Samantha Nye

Reenactment has long been a theme in my practice which centers around a performative relationship between my mother and myself. My current body of work includes a series of paintings that re-imagine “aspirational lifestyle imagery” from the 1960s alongside a series of music videos that remake Scopitone films from the same era. These relics of pop culture are chosen as symbols of the dominant sexual and cultural consciousness of my mother’s adolescence. I regularly cast a group of women, ages 55-92, related to me either through blood or life-long friend circles of my mother and grandmother.  My reenactments aim to retroactively influence the models of sexuality that influenced the generations of women before me. What started as queer role play amongst extended family has grown to include queer elders, bound by the concept of chosen family.
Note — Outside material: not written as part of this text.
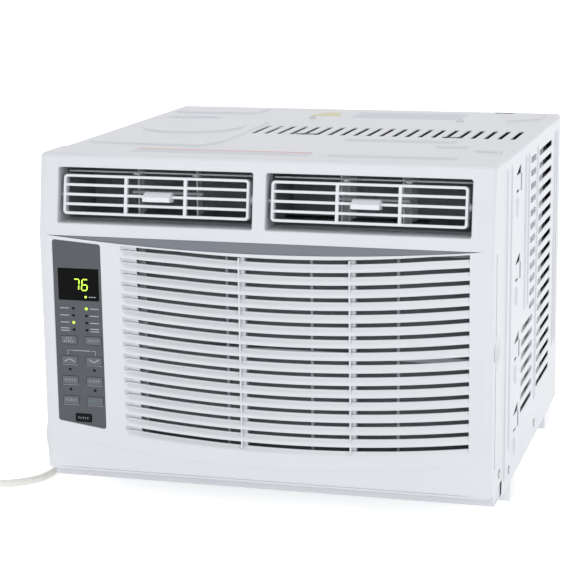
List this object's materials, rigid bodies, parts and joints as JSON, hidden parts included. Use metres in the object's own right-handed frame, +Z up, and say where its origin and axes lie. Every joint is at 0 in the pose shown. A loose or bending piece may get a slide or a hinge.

Attractive People Doing Attractive Things in Attractive Places is a series of oil paintings based on the aspirational lifestyle photographs of Slim Aarons. The title of the series is lifted from a quote Aarons made about his work, which focused heavily on 1960s wealthy leisure class. I alter the architecture and populate the poolside landscapes with my queered vision of ‘attractive people’ and the ‘attractive things’ I imagine them doing. In revising Aarons’ vision I ask what if it was kinship, leisure, sex and joy shared between queer and aged bodies that generated wealth and value. Alternatively I sometimes consider these paintings scenes of celebration after queer elders have stormed the castle.

Visual Pleasure/Jukebox Cinema is a video and installation series that remakes Scopitone films and playfully takes its name from the pivotal feminist film essay, Visual Pleasure and Narrative Cinema by Laura Mulvey. Scopitone films are short musical films that were once played on jukebox-like machines and housed in bars and nightclubs. A short lived phenomenon, I am interested in Scopitone films because they marked a rupture in the 1960’s teen dance fantasy. As jukeboxes were intended to activate the party, Scopitones asked the party­goers to cease dancing and huddle around a single small screen. Aside from it’s logistical problem, perhaps it was also the genre’s high camp aesthetic that made it undesirable to mainstream audiences. Signatures of this genre are youthful bikini-clad dancers, poorly executed lip-syncs and theatrical preoccupations with leisure and marriage, all ripe for a queered revision. In Visual Pleasure/Jukebox Cinema the almost shot-by-shot remakes are approached through a Freudian queer filter that marries 1990s music videos with its 1960s muse. The installations, or viewing rooms, are my attempt to heal the isolation caused by the original Scopitone machine and bring bodies together watching, singing, listening, dancing, reclining or just being.

All of these works are meant as love letters to queer spaces past and present, the thriving and the abandoned. In my attempt to image queer kinship I acknowledge the beautiful parts, the prickly parts, the radical parts and the parts that have long needed fixing. With celebration and criticality I pull references from lesbian legacies and failures. These works envision a fantasy history of both age and trans-inclusive lesbian spaces and mash-up incongruent queer references such as the Slim Aarons’ photographs of the 1960s, lesbian separatist spaces of the 1970s, Bat Mitzvah parties from 1990s, and the Miami gay club scene of the early 2000’s.